Costoro rispondono al nome del Colonnello Tamayo (Fernando Cayo), irreprensibile e deciso a fermare la banda a tutti i costi, e la glaciale e subdola poliziotta Alicia Sierra (Najwa Nimri), che si dimostra come uno dei migliori villain degli ultimi anni, quantomeno restringendo il tutto alle serie Netflix. Un personaggio amorale, che mangia lecca lecca con il sopracciglio alzato, lo sguardo di sfida e un sorriso infido, che palesa la follia senza nasconderla nemmeno, dal momento che agisce senza remore pur essendo incinta di 8 mesi. Chi adora i villain amerà profondamente questa antagonista; chi li odia la detesterà con tutto se stesso. Ma quel che è certo è che si tratta di un personaggio chiave in questa terza stagione, che acuisce ancora di più l’empatia della gente (e degli spettatori) verso la banda e alimenta l’astio nei confronti dello Stato e delle Forze Armate.
Passando dall’altro lato della barricata le new entry provano a non esser da meno. Tra tutti spicca senza dubbio Palermo (Rodrigo de la Sierra), che prova a prendersi la leadership ereditandola dal compianto Berlino, cercando di emularne il carisma. Non può essere la medesima cosa e scoprirete in corso d’opera anche il perché, ma di certo è un personaggio intrigante e che si inserisce piuttosto bene in un gruppo così rodato. Apprezziamo poi Bogotà (Hovik Keuchkeriane), che in un certo senso sostituisce Mosca e il bislacco Marsiglia (Luka Peros), sebbene quest’ultimo risulti più marginale.
È la solita vecchia banda però a conquistare nuovamente la scena, con personaggi che crescono e portano addosso i segni della battaglia nella Zecca e tutti i postumi che ne sono scaturiti, con la propria psicologia approfondita in parte da flashback che nelle varie puntate ci donano un’idea più chiara delle loro vite, e dei loro drammi.

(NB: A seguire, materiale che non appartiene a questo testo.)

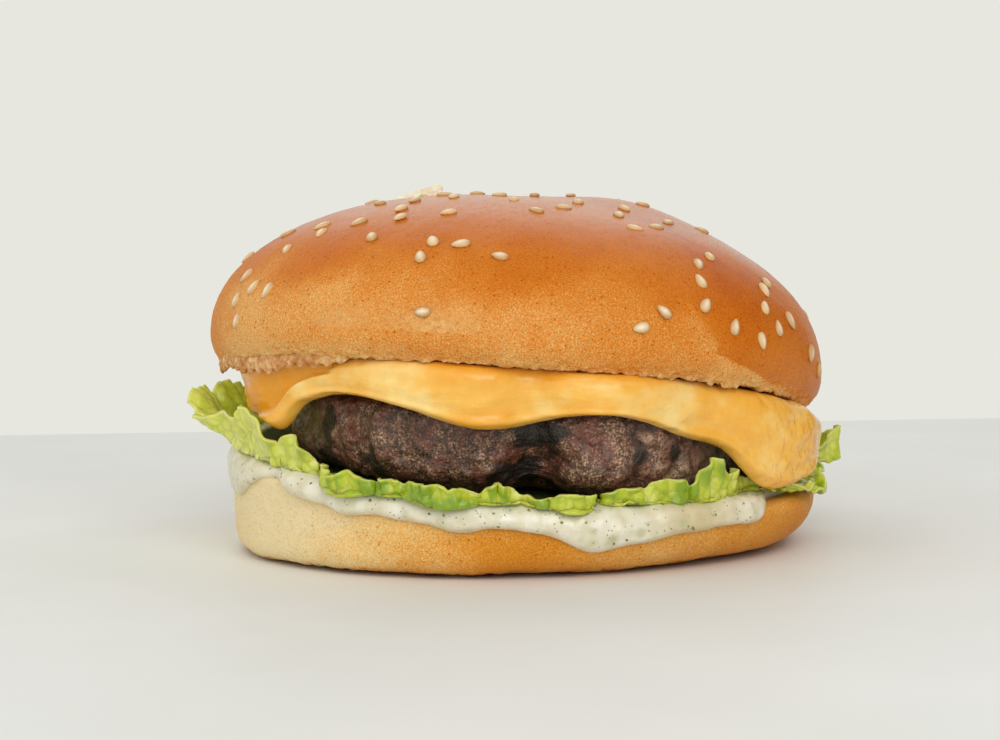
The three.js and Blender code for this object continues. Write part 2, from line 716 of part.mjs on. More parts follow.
// The few seeds on the bare front, each a bearing, a rise and a turn.
const STRAY_SEEDS = [
  { bearing: -111.0, rise: 0.39, turn: 208 },
  { bearing: -104.5, rise: 0.383, turn: 294 },
  { bearing: -111.5, rise: 0.307, turn: 204 },
  { bearing: -95.5, rise: 0.333, turn: 258 },
  { bearing: -107.5, rise: 0.07, turn: 278 },
  { bearing: -68.5, rise: 0.065, turn: 286 },
  { bearing: -64.0, rise: 0.135, turn: 230 },
];
const SEED_PLACES = {
  tries: 360,
  step: 2, // only every second place may hold a seed
  apart: 3.6,
  goldenTurn: 137.508, // degrees from one place to the next
  bearingScatter: 6,
  riseScatter: 0.03,
  turnScatter: { onSide: 80, onTop: 360 }, // on the steep sides seeds lie along the slope
  draw: 20261, // start of the random draws
};

/** Share of places that hold a seed: many on both shoulders, fewer on top, few in front. */
const seedShare = (bearing, rise) => {
  const bump = (at, spread) => exp(-((turnBetween(bearing, at) / spread) ** 2));
  const right = 0.62 * bump(-43, 15) * (1 - smooth(rise, 0.55, 0.75));
  const left = 0.7 * bump(-148, 9 + 20 * smooth(rise, 0.3, 0.5)) * (1 - smooth(rise, 0.6, 0.7));
  const back = 0.35 * bump(90, 75) * smooth(rise, 0.05, 0.35);
  return max(right, left, back, 0.62 * smooth(rise, 0.5, 0.62));
};

/** Whether a place is far enough from all seeds before it. */
const isFree = (place, others) => {
  const here = crustPoint(place.bearing, place.rise);
  const away = (other) => here.distanceTo(crustPoint(other.bearing, other.rise));
  return others.every((other) => away(other) > SEED_PLACES.apart);
};

/** Where each seed lies: places spread evenly by the golden angle, some of them empty. */
const seedPlaces = () => {
  const { tries, step, goldenTurn, bearingScatter, riseScatter, turnScatter } = SEED_PLACES;
  const random = randomFrom(SEED_PLACES.draw);
  const places = [...STRAY_SEEDS];
  for (let i = 0; i < tries; i++) {
    const bearing = ((i * goldenTurn) % 360) + bearingScatter * (random() - 0.5);
    const evenly = 0.99 - ((i + 0.5) / tries) ** 0.5;
    const rise = THREE.MathUtils.clamp(evenly + riseScatter * (random() - 0.5), 0, 0.97);
    const halfTurn = random() < 0.5 ? 180 : 0;
    const scatter = THREE.MathUtils.lerp(turnScatter.onSide, turnScatter.onTop, smooth(rise, 0.5, 0.7));
    const place = { bearing, rise, turn: halfTurn + scatter * (random() - 0.5) };
    const kept = random() < seedShare(bearing, rise);
    if (kept && i % step === 0 && isFree(place, places)) places.push(place);
  }
  return places;
};

/** The seed's frame on the crust: x turned along the surface, z out of it. */
const seedMatrix = ({ bearing, rise, turn }) => {
  const step = 0.01;
  const here = crustPoint(bearing, rise);
  const up = crustPoint(bearing, rise + step).sub(here);
  const round = crustPoint(bearing + 1, rise).sub(here);
  const out = round.clone().cross(up).normalize();
  const along = up.normalize().applyAxisAngle(out, rad(turn));
  const side = out.clone().cross(along);
  const place = here.addScaledVector(out, SEED.sunk);
  return new THREE.Matrix4().makeBasis(along, side, out).setPosition(place);
};

// ---- Joining with manifold-3d --------------------------------------------------------------

const wasm = await Module();
wasm.setup();

const toSolid = (geometry) => {
  const bare = geometry.clone();
  bare.deleteAttribute("normal");
  const merged = mergeVertices(bare, 1e-4);
  return new wasm.Manifold(
    new wasm.Mesh({
      numProp: 3,
      vertProperties: new Float32Array(merged.attributes.position.array),
      triVerts: new Uint32Array(merged.index.array),
    }),
  );
};

const toGeometry = (solid) => {
  const { vertProperties, triVerts } = solid.getMesh();
  return indexed(Array.from(vertProperties), Array.from(triVerts));
};

const makeCrown = () => {
  const seed = seedGeometry();
  const seeds = seedPlaces().map((place) => toSolid(seed.clone().applyMatrix4(seedMatrix(place))));
  const bits = [toSolid(flakeGeometry()), ...seeds];
  return toGeometry(bits.reduce((whole, one) => whole.add(one), toSolid(crownShell())));
};

// ---- The burger -----------------------------------------------------------------------------

const burger = new THREE.Group();
burger.add(mesh("bun_heel", makeHeel(), COLOURS.heel, 0.75));
burger.add(mesh("herb_sauce", makeSauce(), COLOURS.sauce, 0.3));
for (const [name, notches] of Object.entries(LEAVES))
  burger.add(mesh(name, makeLeaf(notches), COLOURS.leaf, 0.5));
burger.add(mesh("beef_patty", makePatty(), COLOURS.beef, 0.55));
burger.add(mesh("cheese_slice", makeCheese(), COLOURS.cheese, 0.35));

const crown = new THREE.Group();
crown.add(mesh("bun_crown", makeCrown(), COLOURS.crust, 0.5));
crown.position.set(CROWN_CUT.middle, 0, CROWN_CUT.height + CROWN_CUT.alongX * CROWN_CUT.middle);
crown.quaternion.setFromUnitVectors(
  new THREE.Vector3(0, 0, 1),
  new THREE.Vector3(-CROWN_CUT.alongX, -CROWN_CUT.alongY, 1).normalize(),
);
burger.add(crown);

export default burger;
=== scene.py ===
# %% [markdown]
# # A cheeseburger, layer by layer
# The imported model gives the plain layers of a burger: heel, sauce, lettuce, patty, cheese and
# crown. Here each layer is made again on a fine grid, with the relief and the finish that food
# has, and takes the place of its plain solid. A sculptor would push clay about, or a scanner
# would record a real burger. We write every surface as a formula of two numbers instead,
# because a formula can be read, changed and made as fine as a close look needs.

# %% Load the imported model
import math

import bpy
import numpy as np
from mathutils import Matrix, Vector


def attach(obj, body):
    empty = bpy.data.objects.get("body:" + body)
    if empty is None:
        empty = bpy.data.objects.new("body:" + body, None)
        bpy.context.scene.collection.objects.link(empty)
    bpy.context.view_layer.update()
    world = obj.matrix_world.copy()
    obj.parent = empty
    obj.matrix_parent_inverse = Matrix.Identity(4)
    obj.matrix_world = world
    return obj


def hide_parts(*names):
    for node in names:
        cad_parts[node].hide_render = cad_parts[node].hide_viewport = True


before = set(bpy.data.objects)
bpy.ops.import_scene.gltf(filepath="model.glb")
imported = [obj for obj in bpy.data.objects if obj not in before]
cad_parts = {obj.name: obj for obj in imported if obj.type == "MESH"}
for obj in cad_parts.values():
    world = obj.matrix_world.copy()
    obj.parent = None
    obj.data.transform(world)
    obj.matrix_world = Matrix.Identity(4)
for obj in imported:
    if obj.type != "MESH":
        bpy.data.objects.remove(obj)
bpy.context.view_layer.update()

MM = 0.001  # the formulas work in millimetres, Blender in metres

# %% [markdown]
# ## Sizes
# Two bun halves were cut apart by hand, so their cut faces slope and bend a little. Every
# layer between them follows these two faces. They could be modelled one by one and pushed
# until they touch, but a shared formula makes them fit by themselves. A bearing is an angle
# round the upright axis: 0 points right, 90 to the back and -90 to the front.

# %% The sizes of the stack
HEEL = {
    "radius": 54.4,
    "foot": (7.0, 3.0),  # height of the rolled-under foot: mean, and swing to the right
    "tuck": (8.5, 5.0),  # how far in the foot goes: mean, and swing to the right
    "top_edge": 1.6,
}
PRESSED = {"depth": 2.4, "full": 43.0, "none": 49.8}  # the heel's cut face under the patty
NO_HILL = {"x": 0.0, "y": 0.0, "size": 0.0, "spread": 1.0}
HEEL_CUT = {
    "height": 13.6,
    "along_x": -0.07,
    "along_y": 0.045,
    "bend": 1.3,
    "middle": 0.0,
    "hill": NO_HILL,
}
CROWN_CUT = {
    "height": 33.6,
    "along_x": -0.122,
    "along_y": -0.05,
    "bend": -3.34,
    "middle": -1.3,
    "hill": {"x": 46.0, "y": -40.0, "size": 2.9, "spread": 34.0},
}
CROWN = {
    "radius": 57.9,
    "depth_share": 0.97,
    "height": 31.4,
    "belly": 5.2,
    "undercut": 2.6,
    "fullness": (2.13, 0.13),  # how full the dome is: mean, and swing to the right
}
PATTY = {"half_width": 43.6, "half_depth": 46.5, "forward": 2.0, "over": 4.2, "under": 6.5}
CHEESE = {"thickness": 2.5, "skirt": 3.0, "ledge": 4.6, "squareness": 5.2}
CHEESE_KNEE = {"least": 2.0, "share": 0.12}  # fall of its shoulder: in mm, and of the drop
LEAF = {"thickness": 0.8, "wall": 0.5, "start": 14.0, "above_cut": 2.45, "edge_radius": 54}
SEED = {"length": 3.3, "width": 2.1, "height": 1.1, "sunk": 0.18}
FLAKE = {"x": -21.5, "y": 0.5, "length": 9.5, "rise": 2.6, "root": 1.2, "wall": 0.35}
CLEAR = 0.42  # the plain solids' gap between two layers
print("heel cut at the axis:", HEEL_CUT["height"], "mm, crown cut:", CROWN_CUT["height"], "mm")

# %% [markdown]
# ## Bumps round the turn
# Melted cheese hangs in lobes, and sauce runs in tongues. Each lobe is a smooth bump at some
# bearing, with a size in millimetres and a spread in degrees. A painted height map could say
# the same, but a short list of bumps says where each lobe is in words.

# %% Bumps and bells
def turn_between(a, b):
    """Difference of two bearings, brought to the range from -180 to 180."""
    return (a - b + 180) % 360 - 180


def bell(value, middle, spread):
    """exp(-((value - middle) / spread) squared): 1 in the middle, fading to both sides."""
    return np.exp(-(((value - middle) / spread) ** 2))


def bumps_at(bumps, bearing):
    """The sum of size times a bell of the turn away from each bump."""
    return sum(size * bell(turn_between(bearing, at), 0, spread) for at, size, spread in bumps)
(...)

La Casa di Carta 3: Questa è una guerra
Dietro quella maschera di Dalì, dietro l’anima soap di una serie in cui imperversano intrighi e crisi amorose in una fortezza invalicabile che diventa una sorta di Grande Fratello senza telecamere all’esterno, si cela il messaggio che con ancor più veemenza batte sulle nostre televisioni e con la stessa forza sarà respinto da chi per tutto il tempo ha etichettato La Casa di Carta come la scatola di Pandora del populismo. Comunque la pensiate, quella scatola ormai è aperta e quei mali che vengono tirati fuori dalla banda mascherata – che adesso in realtà può anche fare a meno di Dalì – in questa terza stagione portano ancor più nitidamente il vessillo delle forze che governano il mondo: le banche, lo Stato, i “potenti”.
Questo continua ad essere il messaggio di fondo della serie e, che vi piaccia o meno, sarà con ogni probabilità ancor più netto ne La Casa di Carta di 4. Perché è in arrivo una vera e propria guerra.